Warmer temperatures brought on by climate change are transforming topographies around the world, giving rise to profound consequences. In an ironic twist, melting ice caps and rising sea levels may translate to new business opportunities and reduced greenhouse gas emissions for the shipping industry.
An Upside to Global Warming?
As global warming has conjured up hotter summers and milder winters, one area in which its impact has been particularly visible is the Arctic, where shrinking ice caps may give way to new shipping lanes in the future. While relatively little cargo currently passes through the Arctic, traffic through the region is likely to increase over the next decade as shippers take advantage of freshly-thawed routes. Many studies now predict that the thick sheets of ice which prevented ships from passing through in the past will thaw by the year 2030.
Shipping companies are now reimagining the future of the world’s international shipping routes, strategizing how they can capitalize on an otherwise grim environmental development. With approximately 70 percent of the world’s trade currently transported via sea lanes, the potential benefits are significant. Shorter, more direct routes between Asia and ports in Europe and eastern North America would mean faster trips, reduced shipping costs, and fewer greenhouse gas emissions per trip.
There are currently three shipping lanes that run through the Arctic: the Northeast Passage, the Northwest Passage, and the Northern Sea Route. Most consequential with regard to the melting ice caps is the Northern Sea Route, which lies within Russia’s Exclusive Economic Zone (EEZ). For now, only certain parts of the route are clear of ice during just two months per year, although changing northern conditions will extend this window of time, potentially cutting trips in half and reducing emissions (per trip) by nearly 40 percent. Some studies predict that the average time to sail from North America to Northeast Asia will go from 30 to 20 days in the next decade, although the question of whether this will lead to a substantial decline in traffic for traditional shipping lanes (e.g., the Suez and Panama Canals) remains a point of contention.
Not All Smooth Sailing From Here
However, the story gets more complicated. While the opening up of Arctic shipping lanes may appear to shepherd many benefits, shippers won’t necessarily choose take advantage of them. Varying ice conditions, safety concerns, and higher insurance rates may deter companies from voyaging through the region even once paths are cleared.
Moreover, it is unlikely that ordinary shipping vessels will be able to journey over the North Pole any time soon, and travel will remain largely restricted to the summer months. For the time being, ice-breaking cargo ships (capable of operating in ice up to four feet thick) will continue to have the strongest presence in the region. As a result, it is likely that the portion of Arctic cargo tonnage relative to the amount carried along other international shipping lanes, will remain small. And as a result, any reduction in greenhouse gas emissions due to shorter transit time will be relatively insignificant.
The Competition Heats Up
Further compounding the challenge is the political question of territorial sovereignty; there are currently eight countries claiming territory within the Arctic Circle: the United States, Russia, Canada, Denmark, Norway, Sweden, Finland, and Iceland. Many of these claims overlap with one another due to differing interpretations of the UN Convention on the Law of the Seas (UNCLOS), the statute governing such maritime disputes.
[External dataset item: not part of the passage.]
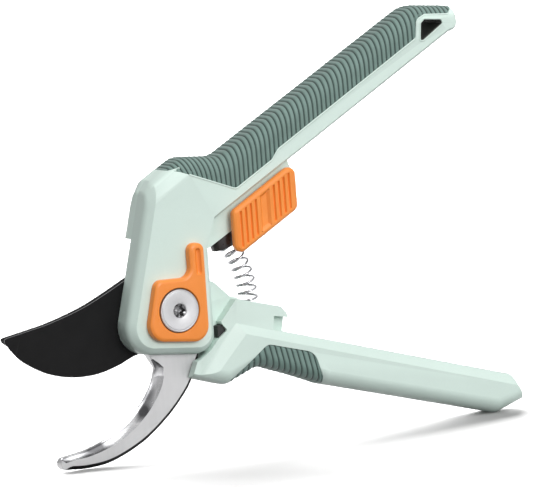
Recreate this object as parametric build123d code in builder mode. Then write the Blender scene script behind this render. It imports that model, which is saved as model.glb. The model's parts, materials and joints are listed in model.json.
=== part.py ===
"""Bypass pruner standing on the tip of its hook and the end of its lower handle.

The cutting plane is the XZ plane: +X runs from the blades to the handles, +Y points to the
back and +Z up. All outlines are drawn from the pivot axis, which lies at (PIVOT_X, PIVOT_Z).
Depths are counted from the face where hook and blade meet, and are negative in front of it.
"""
import os
from math import cos, radians, sin

from build123d import *

# ---------------------------------------------------------------- driving dimensions, mm
PIVOT_X = -37.04          # pivot axis, from the middle of the tool's length
PIVOT_Z = 51.62           # pivot axis above the surface that the tool stands on
MEETING_Y = 1.2           # where hook and blade meet, from the middle of the thickness

FRONT = -9.2              # depth of the upper handle's front face
BACK = 7.6                # depth of the back faces of both handles
LOWER_FRONT = -8.5        # depth of the lower handle's front face
NECK_FRONT = -3.2         # depth of the lower neck, which runs behind the head
BLOCK_FRONT = -6.8        # depth of the upper block behind the lock slider
CLEAR = 0.3               # play beside parts that move past each other

UPPER_LEAN = 29.3         # direction of the upper handle above +X, degrees
LOWER_LEAN = -16.3        # direction of the lower handle

HOOK_T = 3.5              # thickness of the hook
BLADE_T = 3.0             # thickness of the cutting blade
HUB_R = 13.0              # round hub of the hook, the blade and the lower handle
SWEEP_R = 27.5            # the upper handle's back half is cut back to this radius
NECK_R = 15.8             # the neck's front layer starts at this radius
LOBE_R = 20.8             # the lower handle's front is cut back to this radius
BOLT_R = 4.0              # shoulder of the pivot bolt
BOLT_HEAD_R = 7.45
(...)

Given that the vast majority of the Arctic Archipelago falls under Canadian jurisdiction, Canada is arguably the nation that stands to gain the most from new commercial opportunities. By charging shipping companies fees for icebreaking services and passage rights, there is immense potential for the country to tap into lucrative economic exploits.
In 2013, the first commercial bulk carrier transited the Northwest Passage, carrying cargo from from Canada to Finland. The result: $80,000 saved in fuel costs and 25 percent more cargo transported than if it had travelled via traditional routes. The event demonstrated how if shipping vessels and their crews could travel longer distances at a lower cost and in less time, both those in control of and those passing through the waterways would benefit.
China is another major source of trade with skin in the game. In early 2018, President Xi Xinping announced plans to develop shipping lanes through the Arctic, with a view towards developing a “Polar Silk Route” in collaboration with Russia and other Arctic countries. The move comes as part of China’s broader strategy to transform China’s land and sea channels to the west. By some estimates, the new route could take 20 days off the 48 days it currently takes to get to Rotterdam from China via the Suez Canal.
Russia has also demonstrated its resolve to capitalize on newly-liberated shipping lanes. With over forty icebreakers already deployed in the region, it stands far ahead of the competition. In 2017, it sent a tanker through the Northern Sea Route in record speed and without an icebreaker escort for the first time. More optimistic than other players, the Russian government predicts that cargo along the route will grow tenfold by the year 2020.
Regardless of how long it takes for Arctic ice caps to give way to viable waterways, there is no doubt that shippers and governments alike will be looking to reap a share of the profits. And in an industry worth billions, the stakes are high. For now, it is unlikely that the Arctic will experience the rise of a busy international shipping route any time soon. But as Arctic ice levels dwindle, it is important to remember that the consequences across the globe will be momentous.